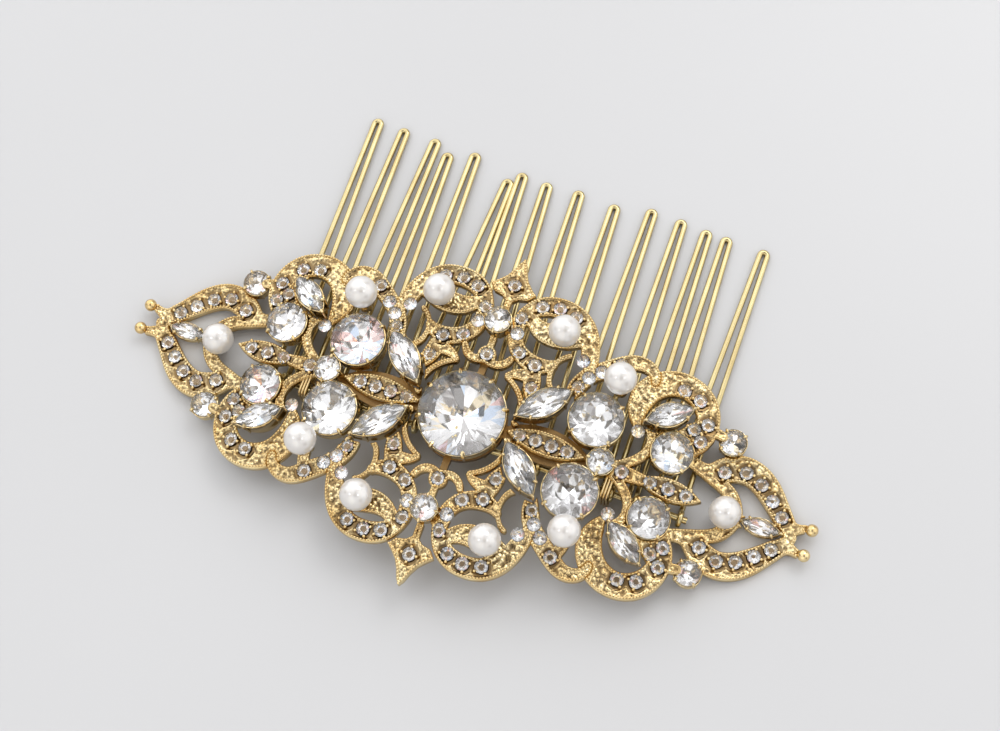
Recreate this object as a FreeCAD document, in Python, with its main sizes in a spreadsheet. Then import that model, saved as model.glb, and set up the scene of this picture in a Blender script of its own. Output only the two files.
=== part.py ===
"""Decorative hair comb: a jewelled, domed ornament lashed to a wire comb.

Frame: X along the ornament, Y toward the tips of the teeth, Z up from the
surface that the comb lies on. The ornament mirrors about X = 0 and about its
own centre line, so pieces are designed in the right rear quadrant and mirrored.
"""
import FreeCAD, Part
import math
import os

from FreeCAD import Placement, Rotation, Vector

doc = FreeCAD.newDocument("hair_comb")

# ---------------------------------------------------------------- driving sizes

DIMENSIONS = {
    "centre_line_y": -8.3,
    "crown_height": 7.4,
    "dome_radius": 213.0,
    "dome_wall": 1.25,
    "underplate_wall": 1.0,
    "blank_height": 14.0,
    "tip_ball_radius": 0.9,
    "centre_stone_radius": 6.2,
    "large_stone_radius": 3.95,
    "small_stone_radius": 3.0,
    "accent_stone_radius": 1.95,
    "pave_stone_radius": 0.95,
    "cup_inset": 0.05,
    "claw_radius": 0.25,
    "claw_foot": 0.5,
    "centre_cup_depth": 2.1,
    "large_cup_depth": 2.7,
    "small_cup_depth": 2.2,
    "accent_cup_depth": 2.75,
    "drop_cup_depth": 2.0,
    "navette_wall": 0.25,
    "petal_half_length": 4.35,
    "petal_half_width": 2.0,
    "petal_cup_depth": 3.4,
    "crescent_half_length": 3.6,
    "crescent_half_width": 1.75,
    "crescent_cup_depth": 3.3,
    "end_half_length": 2.9,
    "end_half_width": 1.3,
    "end_cup_depth": 1.5,
    "pave_rise": 0.05,
    "post_foot_depth": 3.0,
    "pearl_radius": 2.3,
    "pearl_bore_radius": 0.45,
    "pearl_dish_radius": 1.3,
    "wire_radius": 0.4,
    "rail_radius": 0.5,
    "winding_radius": 0.93,
    "rail_crown_height": 3.85,
    "rail_arch_radius": 291.0,
    "rail_setback": 2.6,
    "tooth_tip_radius": 0.55,
    "lashing_radius": 0.17,
    "lashing_pitch": 0.42,
    "lashing_reach": 1.7,
    "lashing_corner": 0.8,
    "lashing_slack": 0.9,
    "lashing_sink": 0.3,
}

sheet = doc.addObject("Spreadsheet::Sheet", "dims")
for row, (alias, value) in enumerate(DIMENSIONS.items(), start=1):
    sheet.set("A%d" % row, alias)
    sheet.set("B%d" % row, str(value))
    sheet.setAlias("B%d" % row, alias)
doc.recompute()


def size(alias):
    """Read one driving size from the spreadsheet."""
    return float(sheet.get(alias))


centre_line_y = size("centre_line_y")
crown_height = size("crown_height")
dome_radius = size("dome_radius")
dome_wall = size("dome_wall")
DOME_EDGE = 34.0
sub_parts = []


def point(along, across, height=0.0):
    """A point given from the ornament's centre: along X, across to the teeth, up."""
    return Vector(along, across + centre_line_y, height)


def dome_height(along, across):
    """Height of the castings' top face on the dome."""
    return crown_height - (along ** 2 + across ** 2) / (2 * dome_radius)


def dome_lean(along, across):
    """Rotation that stands a setting square on the dome; the end wings lie level."""
    if abs(along) > DOME_EDGE:
        return Rotation()
    return Rotation(Vector(0, 0, 1), Vector(along, across, dome_radius))


def quadrants(settings):
    """Repeat (along, across, height) settings in all four quadrants, once each."""
    places = []
    for along, across, height in settings:
        for sign_x in (1, -1):
            for sign_y in (1, -1):
                place = (sign_x * along, sign_y * across, height)
                if place not in places:
                    places.append(place)
    return places


def keep(feature, label):
    """Name a finished sub-part and add it to the list that is exported."""
    feature.Label = label
    sub_parts.append(feature)
    return feature


def primitive(kind, name, placement=None, **expressions):
    """Add a Part primitive whose sizes are bound to the spreadsheet."""
    feature = doc.addObject(kind, name)
    for prop, expression in expressions.items():
        feature.setExpression(prop, expression)
    if placement is not None:
        feature.Placement = placement
    return feature


def combine(kind, name, shapes):
    """Add a Part::MultiFuse or a Part::Compound of several features."""
    feature = doc.addObject(kind, name)
    if kind == "Part::Compound":
        feature.Links = shapes
    else:
        feature.Shapes = shapes
    return feature


def boolean(kind, name, base, tool):
    """Add a Part::Cut or a Part::Common of two features."""
    feature = doc.addObject(kind, name)
    feature.Base = base
    feature.Tool = tool
    return feature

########

Starting at the top of the data above, repeat every line exactly until the line containing "a wire comb." has been given, then stop.

> EXERCISE RESPONSE
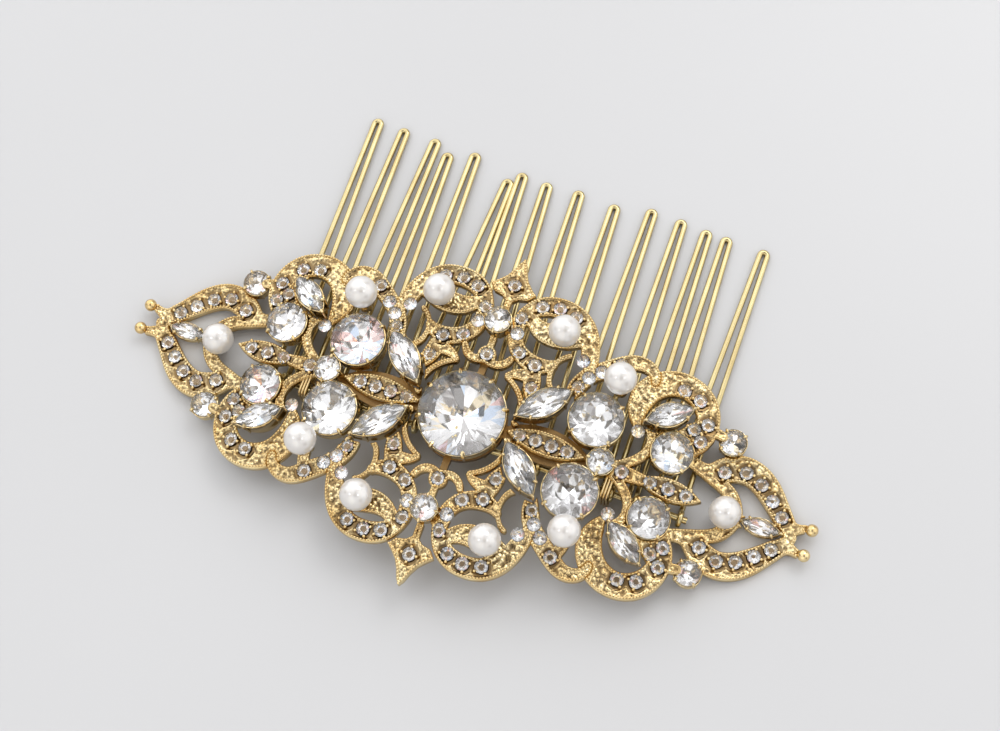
Recreate this object as a FreeCAD document, in Python, with its main sizes in a spreadsheet. Then import that model, saved as model.glb, and set up the scene of this picture in a Blender script of its own. Output only the two files.
=== part.py ===
"""Decorative hair comb: a jewelled, domed ornament lashed to a wire comb.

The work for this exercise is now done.